Records excerpted from a collection:
——

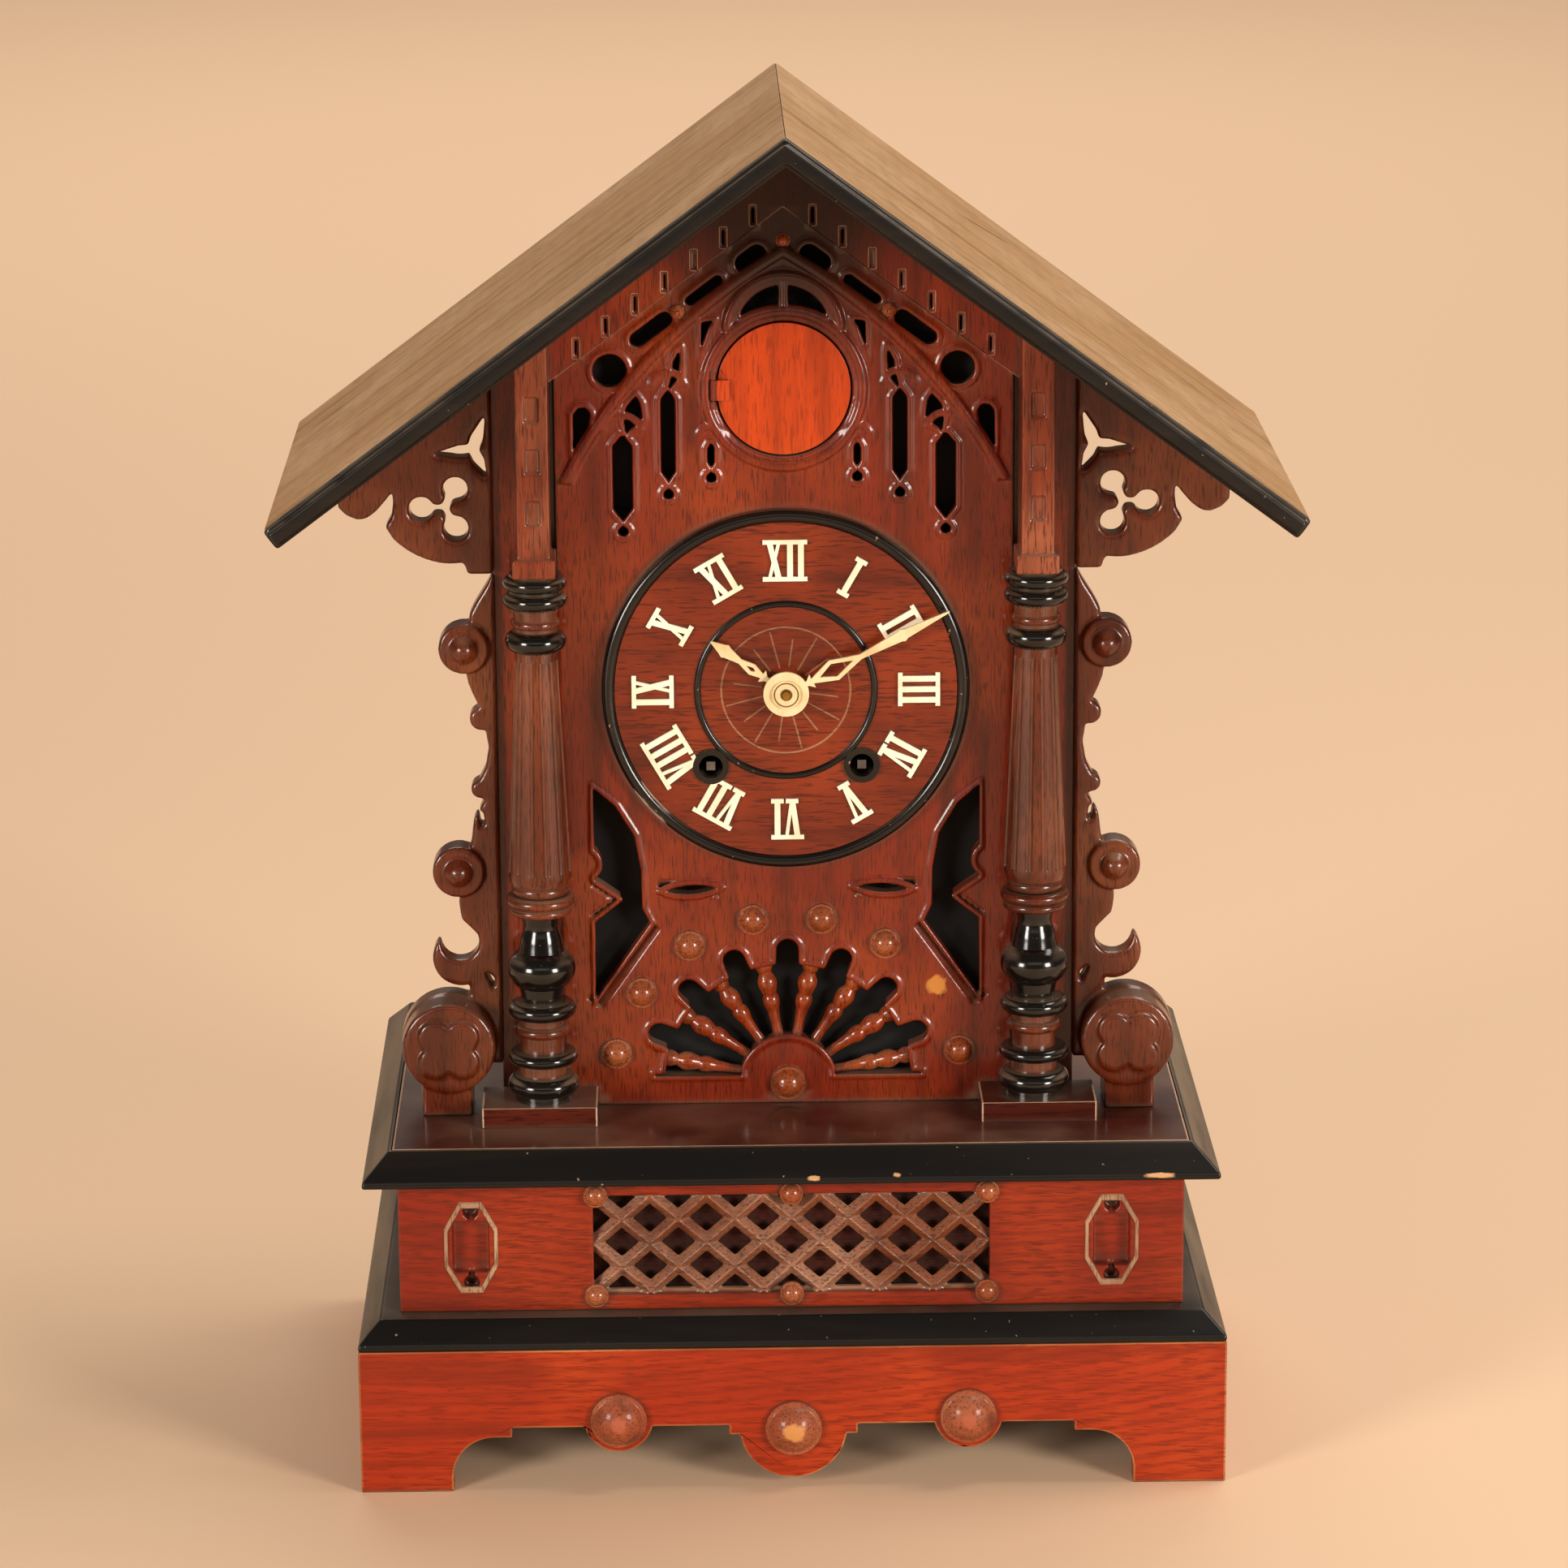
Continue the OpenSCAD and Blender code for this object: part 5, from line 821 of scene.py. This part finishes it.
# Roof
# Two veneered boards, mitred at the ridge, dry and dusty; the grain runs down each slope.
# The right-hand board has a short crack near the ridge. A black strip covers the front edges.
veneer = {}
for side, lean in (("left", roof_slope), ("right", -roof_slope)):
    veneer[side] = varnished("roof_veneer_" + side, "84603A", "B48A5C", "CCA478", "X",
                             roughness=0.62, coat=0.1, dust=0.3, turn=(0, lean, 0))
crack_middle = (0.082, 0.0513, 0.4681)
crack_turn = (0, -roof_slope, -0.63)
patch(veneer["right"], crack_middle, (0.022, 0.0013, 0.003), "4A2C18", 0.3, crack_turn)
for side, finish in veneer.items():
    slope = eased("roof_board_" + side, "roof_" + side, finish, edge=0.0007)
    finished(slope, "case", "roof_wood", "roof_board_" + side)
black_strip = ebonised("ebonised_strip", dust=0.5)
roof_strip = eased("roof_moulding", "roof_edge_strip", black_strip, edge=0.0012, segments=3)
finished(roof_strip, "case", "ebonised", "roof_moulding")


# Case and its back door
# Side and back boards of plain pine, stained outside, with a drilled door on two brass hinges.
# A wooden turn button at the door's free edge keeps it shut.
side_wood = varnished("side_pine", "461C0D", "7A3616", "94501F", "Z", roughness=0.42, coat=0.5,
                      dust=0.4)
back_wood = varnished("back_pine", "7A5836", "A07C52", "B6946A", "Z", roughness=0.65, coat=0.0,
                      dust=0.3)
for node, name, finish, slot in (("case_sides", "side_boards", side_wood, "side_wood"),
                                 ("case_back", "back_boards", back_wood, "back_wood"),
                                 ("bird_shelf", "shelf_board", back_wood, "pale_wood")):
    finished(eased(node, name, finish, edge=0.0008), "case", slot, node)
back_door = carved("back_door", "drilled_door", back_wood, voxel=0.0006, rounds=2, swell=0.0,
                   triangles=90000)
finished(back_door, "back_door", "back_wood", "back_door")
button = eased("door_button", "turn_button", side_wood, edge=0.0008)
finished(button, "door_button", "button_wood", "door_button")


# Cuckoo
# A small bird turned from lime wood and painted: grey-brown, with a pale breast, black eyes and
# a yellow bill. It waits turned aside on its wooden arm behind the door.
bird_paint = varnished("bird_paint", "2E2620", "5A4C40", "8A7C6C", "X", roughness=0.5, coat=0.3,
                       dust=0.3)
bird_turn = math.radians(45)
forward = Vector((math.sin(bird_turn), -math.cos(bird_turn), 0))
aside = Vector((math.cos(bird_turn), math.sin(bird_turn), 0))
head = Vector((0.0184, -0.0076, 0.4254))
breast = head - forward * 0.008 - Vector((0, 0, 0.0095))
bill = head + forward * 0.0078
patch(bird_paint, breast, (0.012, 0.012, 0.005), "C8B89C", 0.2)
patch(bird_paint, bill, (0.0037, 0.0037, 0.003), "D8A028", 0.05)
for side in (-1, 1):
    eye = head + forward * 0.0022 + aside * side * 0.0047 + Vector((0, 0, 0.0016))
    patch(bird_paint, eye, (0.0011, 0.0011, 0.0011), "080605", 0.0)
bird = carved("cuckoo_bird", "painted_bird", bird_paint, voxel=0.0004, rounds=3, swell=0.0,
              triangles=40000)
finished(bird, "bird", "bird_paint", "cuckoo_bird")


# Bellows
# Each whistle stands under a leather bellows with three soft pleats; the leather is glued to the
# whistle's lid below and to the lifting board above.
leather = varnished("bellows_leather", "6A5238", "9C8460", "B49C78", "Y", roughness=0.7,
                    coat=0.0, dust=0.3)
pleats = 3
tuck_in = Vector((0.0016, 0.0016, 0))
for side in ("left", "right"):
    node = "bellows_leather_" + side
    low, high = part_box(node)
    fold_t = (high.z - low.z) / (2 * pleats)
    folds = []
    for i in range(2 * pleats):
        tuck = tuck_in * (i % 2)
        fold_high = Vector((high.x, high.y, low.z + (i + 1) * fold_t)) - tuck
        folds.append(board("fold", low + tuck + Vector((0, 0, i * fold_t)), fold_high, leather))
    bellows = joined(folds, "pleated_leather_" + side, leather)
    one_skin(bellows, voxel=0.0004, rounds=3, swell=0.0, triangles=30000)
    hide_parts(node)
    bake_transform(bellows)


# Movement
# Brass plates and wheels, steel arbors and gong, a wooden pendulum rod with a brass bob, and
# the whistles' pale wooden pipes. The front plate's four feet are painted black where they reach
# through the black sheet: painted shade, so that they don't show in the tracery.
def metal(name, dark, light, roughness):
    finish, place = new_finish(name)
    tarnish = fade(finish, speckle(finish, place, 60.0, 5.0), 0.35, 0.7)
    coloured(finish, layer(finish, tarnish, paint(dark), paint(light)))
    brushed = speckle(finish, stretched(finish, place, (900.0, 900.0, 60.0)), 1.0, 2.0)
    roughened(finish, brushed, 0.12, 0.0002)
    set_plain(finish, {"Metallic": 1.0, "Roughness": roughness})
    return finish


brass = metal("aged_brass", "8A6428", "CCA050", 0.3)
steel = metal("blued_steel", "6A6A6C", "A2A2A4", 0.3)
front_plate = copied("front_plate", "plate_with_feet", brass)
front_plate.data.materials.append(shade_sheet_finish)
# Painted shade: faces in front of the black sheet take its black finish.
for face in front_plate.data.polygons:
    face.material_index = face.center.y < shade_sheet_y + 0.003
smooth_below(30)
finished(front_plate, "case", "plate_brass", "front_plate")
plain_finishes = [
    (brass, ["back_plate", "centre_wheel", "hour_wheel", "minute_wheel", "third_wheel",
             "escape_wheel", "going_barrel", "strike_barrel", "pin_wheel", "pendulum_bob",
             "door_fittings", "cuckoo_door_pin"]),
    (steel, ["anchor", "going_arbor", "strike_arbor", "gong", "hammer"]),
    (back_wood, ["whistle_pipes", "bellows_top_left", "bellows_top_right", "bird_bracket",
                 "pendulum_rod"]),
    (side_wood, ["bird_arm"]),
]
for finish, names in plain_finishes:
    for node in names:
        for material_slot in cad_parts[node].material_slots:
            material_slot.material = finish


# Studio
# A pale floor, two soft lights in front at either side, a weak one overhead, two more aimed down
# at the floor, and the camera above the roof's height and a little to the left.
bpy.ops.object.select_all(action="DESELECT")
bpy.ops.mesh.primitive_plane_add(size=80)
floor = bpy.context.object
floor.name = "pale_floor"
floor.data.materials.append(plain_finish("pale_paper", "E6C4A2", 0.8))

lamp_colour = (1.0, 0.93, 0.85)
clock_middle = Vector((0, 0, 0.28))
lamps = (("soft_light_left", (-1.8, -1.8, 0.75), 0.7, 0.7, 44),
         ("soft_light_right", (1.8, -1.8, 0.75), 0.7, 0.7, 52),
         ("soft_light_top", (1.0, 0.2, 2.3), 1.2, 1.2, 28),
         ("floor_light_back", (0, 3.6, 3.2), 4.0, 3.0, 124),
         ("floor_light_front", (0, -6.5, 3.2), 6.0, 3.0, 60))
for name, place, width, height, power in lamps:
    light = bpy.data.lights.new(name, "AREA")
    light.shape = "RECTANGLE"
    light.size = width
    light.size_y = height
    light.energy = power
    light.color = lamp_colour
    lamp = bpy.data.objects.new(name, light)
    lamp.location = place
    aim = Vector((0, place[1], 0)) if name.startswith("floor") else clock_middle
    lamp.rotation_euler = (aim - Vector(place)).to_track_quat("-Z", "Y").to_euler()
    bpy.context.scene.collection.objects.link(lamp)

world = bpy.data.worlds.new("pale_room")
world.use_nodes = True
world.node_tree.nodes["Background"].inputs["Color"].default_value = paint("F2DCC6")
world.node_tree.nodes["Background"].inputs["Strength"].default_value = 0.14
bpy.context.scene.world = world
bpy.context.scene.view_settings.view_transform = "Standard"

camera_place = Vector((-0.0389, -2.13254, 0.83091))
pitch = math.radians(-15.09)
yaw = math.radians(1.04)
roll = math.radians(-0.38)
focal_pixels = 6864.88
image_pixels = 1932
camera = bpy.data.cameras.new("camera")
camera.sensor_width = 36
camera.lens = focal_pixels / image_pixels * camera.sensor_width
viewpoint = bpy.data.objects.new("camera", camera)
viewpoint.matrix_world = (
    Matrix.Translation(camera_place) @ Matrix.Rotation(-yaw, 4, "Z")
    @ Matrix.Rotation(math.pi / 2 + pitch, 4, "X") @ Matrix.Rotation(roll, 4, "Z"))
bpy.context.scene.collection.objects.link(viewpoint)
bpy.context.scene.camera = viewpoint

——

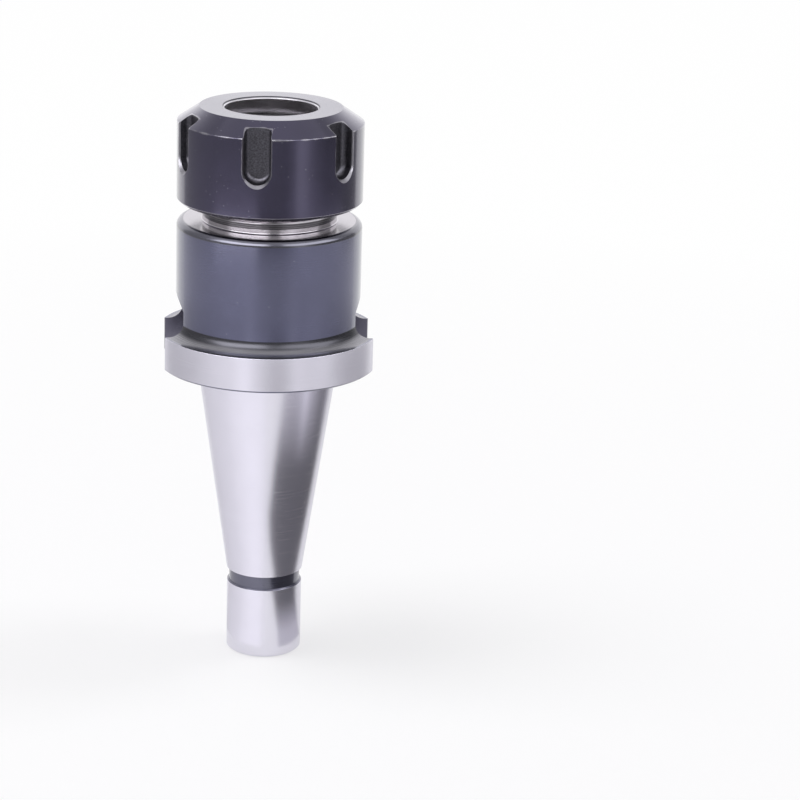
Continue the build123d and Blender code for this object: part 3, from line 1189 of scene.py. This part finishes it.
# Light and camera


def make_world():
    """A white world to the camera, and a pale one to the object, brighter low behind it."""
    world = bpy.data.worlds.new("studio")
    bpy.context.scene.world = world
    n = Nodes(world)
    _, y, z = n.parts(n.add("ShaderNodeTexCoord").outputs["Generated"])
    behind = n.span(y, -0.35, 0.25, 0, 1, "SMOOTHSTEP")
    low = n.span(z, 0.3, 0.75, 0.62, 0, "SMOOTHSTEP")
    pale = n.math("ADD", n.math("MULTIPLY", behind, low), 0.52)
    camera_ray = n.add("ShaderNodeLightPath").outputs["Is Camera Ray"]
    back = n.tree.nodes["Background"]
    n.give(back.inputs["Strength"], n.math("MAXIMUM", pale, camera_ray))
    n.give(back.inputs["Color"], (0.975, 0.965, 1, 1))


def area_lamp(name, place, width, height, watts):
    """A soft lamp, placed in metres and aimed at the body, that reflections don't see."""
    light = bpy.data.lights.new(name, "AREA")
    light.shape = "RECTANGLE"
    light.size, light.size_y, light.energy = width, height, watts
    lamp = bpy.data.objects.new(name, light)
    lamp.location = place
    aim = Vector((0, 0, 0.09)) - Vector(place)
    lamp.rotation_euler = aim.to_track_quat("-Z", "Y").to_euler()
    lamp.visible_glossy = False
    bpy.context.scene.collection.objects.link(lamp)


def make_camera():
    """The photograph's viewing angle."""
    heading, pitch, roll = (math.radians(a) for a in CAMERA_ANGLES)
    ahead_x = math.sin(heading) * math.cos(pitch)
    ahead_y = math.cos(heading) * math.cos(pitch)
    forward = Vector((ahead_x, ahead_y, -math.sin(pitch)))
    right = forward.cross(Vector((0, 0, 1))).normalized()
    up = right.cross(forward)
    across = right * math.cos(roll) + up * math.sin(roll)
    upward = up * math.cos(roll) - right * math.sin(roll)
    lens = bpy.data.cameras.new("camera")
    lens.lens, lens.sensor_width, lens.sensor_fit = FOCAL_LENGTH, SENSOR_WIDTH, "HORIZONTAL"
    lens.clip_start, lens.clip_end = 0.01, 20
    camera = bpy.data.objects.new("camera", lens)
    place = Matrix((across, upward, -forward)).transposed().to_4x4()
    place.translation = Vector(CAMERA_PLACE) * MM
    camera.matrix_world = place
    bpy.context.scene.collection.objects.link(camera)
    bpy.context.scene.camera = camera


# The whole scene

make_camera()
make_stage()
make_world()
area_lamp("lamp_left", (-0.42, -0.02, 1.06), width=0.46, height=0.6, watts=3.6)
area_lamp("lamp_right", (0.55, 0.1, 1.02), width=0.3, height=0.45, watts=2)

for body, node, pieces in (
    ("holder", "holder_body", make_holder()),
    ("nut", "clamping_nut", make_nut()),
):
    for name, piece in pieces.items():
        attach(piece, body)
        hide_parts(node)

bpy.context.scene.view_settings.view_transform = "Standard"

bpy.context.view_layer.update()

——

Output only the lines from the one containing "Continue the build123d" through the one containing "# Light and camera", inclusive, exactly as written.

Continue the build123d and Blender code for this object: part 3, from line 1189 of scene.py. This part finishes it.
# Light and camera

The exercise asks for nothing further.